In September, Dagmar spent a research stay at Harvard University, investigating numerous archival sources at the so-called Schlesinger Library of the Radcliffe Institute for Advanced Study. She was especially interested in examining the Sarah Wambaugh Papers, which consist of two separate collections. Sarah Wambaugh (1882–1955) was an internationally renowned expert in (post-war) plebiscite affairs. Amongst other territories, for instance, the Saar area, she was an agent involved in the Carinthian plebiscite of 1920, too, and published prolifically about her work and experience. Hence the Wambaugh materials proved to be a treasure trove for post-1918 Carinthia/Austria generally and the plebiscite of 1920 in particular, intersecting with various EIRENE objectives and sub-categories, such as, for example, work packages 5 (‘politics’), respectively 5a (democratization and gender equality) and 5c (women’s political representation), and 6 (‘political violence’).
Encompassing correspondence and evaluations of plebiscite issues with regards to the political, demographic, or socio-cultural set-up in the North-Eastern Adriatic region, particularly emphasizing the Carinthian or southern Alpine zones and the referendum in 1920 and, moreover, its global positioning and relevance in interwar times, the Wambaugh depository valuably illuminates women’s role and impact as diplomatic observers and contributors or residents and voters in gender-related and multi-ethnic democratization dynamics during the aftermaths of wars. Wambaugh’s angle of insight into the Carinthian as well as the North-Eastern Adriatic region as a stranger and foreigner to the geographic lands she was visiting and as a female envoy in exclusively masculine-dominated realms helps to shed alternative light on this transitional period through the prism of gender.
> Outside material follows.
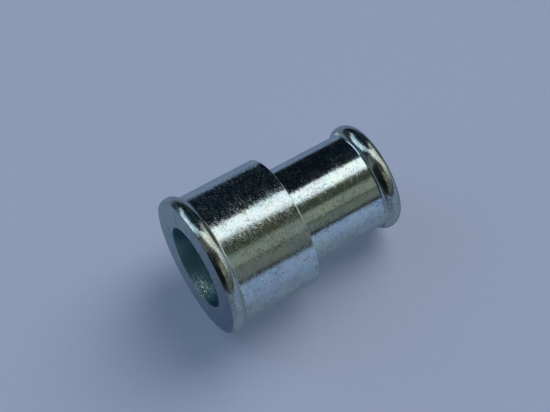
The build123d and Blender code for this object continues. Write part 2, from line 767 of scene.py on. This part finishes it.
# %% The two planes
def floor(name, middle, normal, reach, finish):
    """A square floor about a point, facing along its normal."""
    plane = bmesh.new()
    bmesh.ops.create_grid(plane, x_segments=1, y_segments=1, size=reach)
    facing_turn = Z_AXIS.rotation_difference(normal).to_matrix()
    bmesh.ops.rotate(plane, cent=(0, 0, 0), matrix=facing_turn, verts=plane.verts)
    bmesh.ops.translate(plane, vec=middle, verts=plane.verts)
    mesh = bpy.data.meshes.new(name)
    plane.to_mesh(mesh)
    plane.free()
    mesh.materials.append(finish)
    piece = bpy.data.objects.new(name, mesh)
    bpy.context.scene.collection.objects.link(piece)
    for ray in ("diffuse", "glossy", "transmission", "volume_scatter", "shadow"):
        setattr(piece, "visible_" + ray, False)
    print(name, "reaches", reach, "m from its middle")


floor("lying_floor", touch, cloth_normal, 0.9, floor_finish("pale_cloth"))
bench_middle = Vector((0, 0, -floor_gap * MM))
floor("standing_floor", bench_middle, Z_AXIS, 6.0, floor_finish("pale_bench"))

# %% [markdown]
# ## Light
#
# Bright metal shows the room more than itself. Lamps and real walls could make
# that room, but each would need its own size and place. A world that is painted
# by direction needs only two angles. Bearing runs round the part's axis: 0 is
# straight away from the cloth and 180 is the cloth itself. Rise is how far a
# direction climbs along the axis. The camera sees the spigots from below the
# horizon, so they mirror panels above it, and from above it is the other way
# round. So the two halves may differ.

# %% Which way a ray goes, in degrees
room = bpy.data.worlds.new("studio_room")
room.use_nodes = True
bpy.context.scene.world = room
air = Nodes(room.node_tree)
ray_x, ray_y, ray_z = air.parts_of(air.add("TexCoord", out="Generated"))
away = (ray_x - ray_y) * math.sqrt(0.5)
across = (ray_x + ray_y) * -math.sqrt(0.5)
bearing_of = across.math("ARCTAN2", away) * math.degrees(1)
rise_of = ray_z.math("ARCSINE") * math.degrees(1)
print("the camera is at bearing", 45 - camera_side, "and rise", round(-math.degrees(lean), 1))

# %% [markdown]
# ## Panels with soft edges
#
# A window, a wall or a doorway is a range of bearings and a range of rises. Hard
# edges would look like cut paper in the metal, so each range eases in and out.
# The room starts dark, and every panel is laid over what is there already, as
# paint is, so the order of the panels matters.

# %% A soft-edged panel
def band(value, start, end, edge):
    """1 between start and end, with soft edges."""
    return air.ramp(value, start - edge, start + edge) * air.fade(value, end - edge, end + edge)


class Room:
    """The room's light so far. Each panel is laid over it."""

    def __init__(self, colour):
        self.light = colour

    def over(self, mask, colour):
        self.light = air.mix(mask, self.light, colour)

    def panel(self, colour, bearing, rise=None, edge=3.0, rise_edge=4.0):
        """Lay a panel between two bearings, and between two rises where they are given."""
        mask = band(bearing_of, *bearing, edge)
        if rise:
            mask = mask * band(rise_of, *rise, rise_edge)
        self.over(mask, colour)


here = Room((0.002, 0.005, 0.009))
print("nodes in the room:", len(room.node_tree.nodes))

# %% [markdown]
# ## The near side and the dark side
#
# From the cloth's near edge up to the window is a dim olive wall, which both
# spigots mirror under their white band. Beyond the window the room is almost
# black, and that gives the black band over it. Below the horizon the wall is
# darker still, with a few faint patches that the beads pick up.

# %% The near side, above the horizon and below it
# The wall, its wide pale strip, its dim strip and the dark line at the cloth's edge.
here.panel((0.050, 0.057, 0.038), (-92, 0))
here.panel((0.25, 0.285, 0.25), (-60, -38), edge=2.5)
here.panel((0.145, 0.17, 0.16), (-83, -63.5), edge=2.0)
here.panel((0.009, 0.009, 0.008), (-95, -86), edge=1.0)
# Below the horizon the wall is nearly black, with a grey, a darker and a warm patch.
here.panel((0.012, 0.017, 0.018), (-88, -14), (-80, -4), rise_edge=3.0)
here.panel((0.10, 0.11, 0.11), (-88, -71), (-15, -5), rise_edge=3.0)
here.panel((0.006, 0.009, 0.010), (-72, -44), (-50, -2), edge=6.0, rise_edge=3.0)
here.panel((0.14, 0.085, 0.05), (-43, -35), (-9, 3), edge=2.0, rise_edge=3.0)
print("nodes in the room:", len(room.node_tree.nodes))

# %% The dark side
# Blue-black low down and bluer near the window, then higher up, then beside the cloth.
here.panel((0.012, 0.032, 0.058), (26, 92), (-80, 9))
here.panel((0.006, 0.040, 0.078), (26, 62), (-25, 9))
here.panel((0.012, 0.034, 0.044), (26, 92), (23, 44))
here.panel((0.03, 0.045, 0.06), (70, 96), (-80, -3))
print("nodes in the room:", len(room.node_tree.nodes))

# %% [markdown]
# ## The window
#
# The white band on both spigots is a window. Its left edge slants and its right
# edge is upright. Over it are pale walls and a ceiling. A straight spigot mirrors
# only the rises that match the camera's own, so these walls show in the round
# beads alone.

# %% The window strip and the light over it
window_foot = air.ramp(bearing_of + 0.45 * rise_of, -8.5, 0.5) * air.fade(bearing_of, 14.0, 17.0)
here.over(window_foot * air.ramp(rise_of, -6.0, 2.0), (1.27, 1.38, 1.40))
here.panel((0.88, 0.91, 0.86), (-38, 35), (36, 61), edge=5.0)
arch = rise_of - 0.28 * bearing_of
here.over(band(arch, 37.0, 43.0, 3.0) * band(bearing_of, 14.0, 60.0, 6.0), (0.58, 0.64, 0.65))
here.panel((0.60, 0.64, 0.62), (-66, -34), (46, 62), edge=5.0)
# The ceiling all round, its bright part over the near side and its dark part beyond.
here.panel((0.25, 0.28, 0.33), (-180, 180), (68, 91))
here.panel((0.60, 0.70, 0.75), (-60, 0), (64, 78))
here.panel((0.06, 0.08, 0.085), (4, 105), (63, 91))
# Under the window, below the horizon.
here.panel((0.19, 0.205, 0.20), (-15, 10), (-80, -3))
here.panel((0.11, 0.125, 0.12), (-15, 10), (-34, -14))
here.panel((0.08, 0.11, 0.15), (15, 85), (-91, -52))
print("nodes in the room:", len(room.node_tree.nodes))

# %% [markdown]
# ## The sky
#
# Under the window the sky comes in as a bright horseshoe round a dark doorway.
# Its left side slants and its right side is upright. The light is brightest low
# down, with one small clear spot at the end of its right arm.

# %% The sky below the window
def ellipse(bearing, rise, half_width, half_height):
    """1 on the ellipse, less inside it."""
    wide = (bearing_of - bearing) / half_width
    high = (rise_of - rise) / half_height
    return (wide * wide + high * high) ** 0.5


doorway = ellipse(43, 6, 20, 20)
left_arm = air.ramp(bearing_of + 0.62 * rise_of, 1.0, 8.0)
right_arm = air.fade(bearing_of, 66.0, 73.0)
sky = left_arm * right_arm * air.ramp(rise_of, -49.0, -43.0) * air.fade(rise_of, -1.0, 6.0)
LOW_SKY, HIGH_SKY = (0.98, 1.35, 1.65), (0.62, 0.85, 1.00)
sky_light = air.mix(air.ramp(rise_of, -30.0, -14.0), LOW_SKY, HIGH_SKY)
here.over(sky * air.ramp(doorway, 0.88, 1.12), sky_light)
here.panel((1.2, 1.2, 1.3), (66, 72), (-5, 2), edge=1.5, rise_edge=2.0)
print("nodes in the room:", len(room.node_tree.nodes))

# %% [markdown]
# ## The cloth behind the part
#
# The low part of both spigots mirrors the cloth that the part lies on, and so
# does the thin rim at the top. The cloth's colour changes with the bearing: it
# is brightest where it lies open to the light and darkest close behind the
# part, where it lies in the part's own shade.

# %% The cloth behind the part
far = air.ramp(bearing_of, 92.0, 103.0)
near = air.fade(bearing_of, -94.0, -89.0)
cloth_far = air.mix(air.ramp(bearing_of, 100.0, 142.0), (0.20, 0.27, 0.41), (0.125, 0.19, 0.30))
cloth_near = air.mix(air.ramp(bearing_of, -150.0, -100.0), (0.18, 0.24, 0.34), (0.27, 0.37, 0.575))
cloth_near = air.mix(air.ramp(bearing_of, -178.0, -152.0), (0.14, 0.19, 0.265), cloth_near)
here.over(far, cloth_far)
here.over(near, cloth_near)
here.over(air.ramp(bearing_of, 146.0, 154.0), (0.11, 0.15, 0.21))
# Below the horizon: the near cloth, the shade under its edge, the far cloth, the
# shade behind the part, and a paler patch on the far cloth.
here.panel((0.165, 0.22, 0.31), (-138, -98), (-60, 5))
here.panel((0.05, 0.06, 0.06), (-112, -86), (-91, -36))
here.panel((0.165, 0.22, 0.29), (101, 148), (-60, -4))
here.panel((0.05, 0.082, 0.16), (151, 200), (-60, -6), edge=2.5)
here.panel((0.55, 0.59, 0.66), (114, 134), (-24, -12), rise_edge=2.0)
print("nodes in the room:", len(room.node_tree.nodes))

# %% [markdown]
# ## What the camera sees past the floors
#
# From behind the floors nothing hides the world, and a room of panels would
# look odd there. So a camera ray gets one plain pale colour, and only the rays
# that light the part or bounce off it get the room.

# %% Plain background for the camera
PLAIN_BACKGROUND = (0.42, 0.47, 0.60)
camera_ray = air.add("LightPath", out="Is Camera Ray")
seen_light = air.mix(camera_ray, here.light, PLAIN_BACKGROUND)
background = air.add("Background", values={"Color": seen_light, "Strength": 1.0})
air.add("OutputWorld", values={"Surface": background})
print("nodes in the room:", len(room.node_tree.nodes))

# %% [markdown]
# ## A lamp for the floors
#
# A room that shines from all sides leaves only a weak shadow. A sun lamp adds a
# clear one, and its wide angle of 50 degrees gives that shadow the soft edge of
# daylight through a window. It shines from the open side of the cloth and from
# the small end, and the metal doesn't mirror it.

# %% A lamp for the floors
lamp = bpy.data.objects.new("floor_lamp", bpy.data.lights.new("floor_lamp", "SUN"))
lamp.data.energy = 2.3
lamp.data.angle = math.radians(50)
lamp.data.color = (1.0, 0.91, 0.81)
far_side = Vector((-1, -1, 0)).normalized()
lamp_from = cloth_side + far_side * 0.2 + Z_AXIS * 0.75
lamp.matrix_world = lamp_from.to_track_quat("Z", "Y").to_matrix().to_4x4()
lamp.visible_glossy = False
bpy.context.scene.collection.objects.link(lamp)
print("the lamp shines from", [round(part, 2) for part in lamp_from.normalized()])

# %% [markdown]
# ## Finish
#
# Standard view transform shows each colour as it is written.

# %% Finish
bpy.context.scene.view_settings.view_transform = "Standard"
Palpably, Wambaugh’s analyses and biography cohere with several of EIRENE’s research parameters, such as politics and political violence, but, additionally, with sub-categories of the four major work packages, like, for instance, intellectual women and their role and humanitarian engagement in shaping post-conflict itineraries, including democratization processes. Further, offering an outsider’s perspective on the East-Adriatic region – certainly with a colonial connotation and definitely not unbiased or devoid of global political interests and agendas – the Wambaugh narrative is pertinent, because it is the interpretation of a female political representative, a species rare for her time.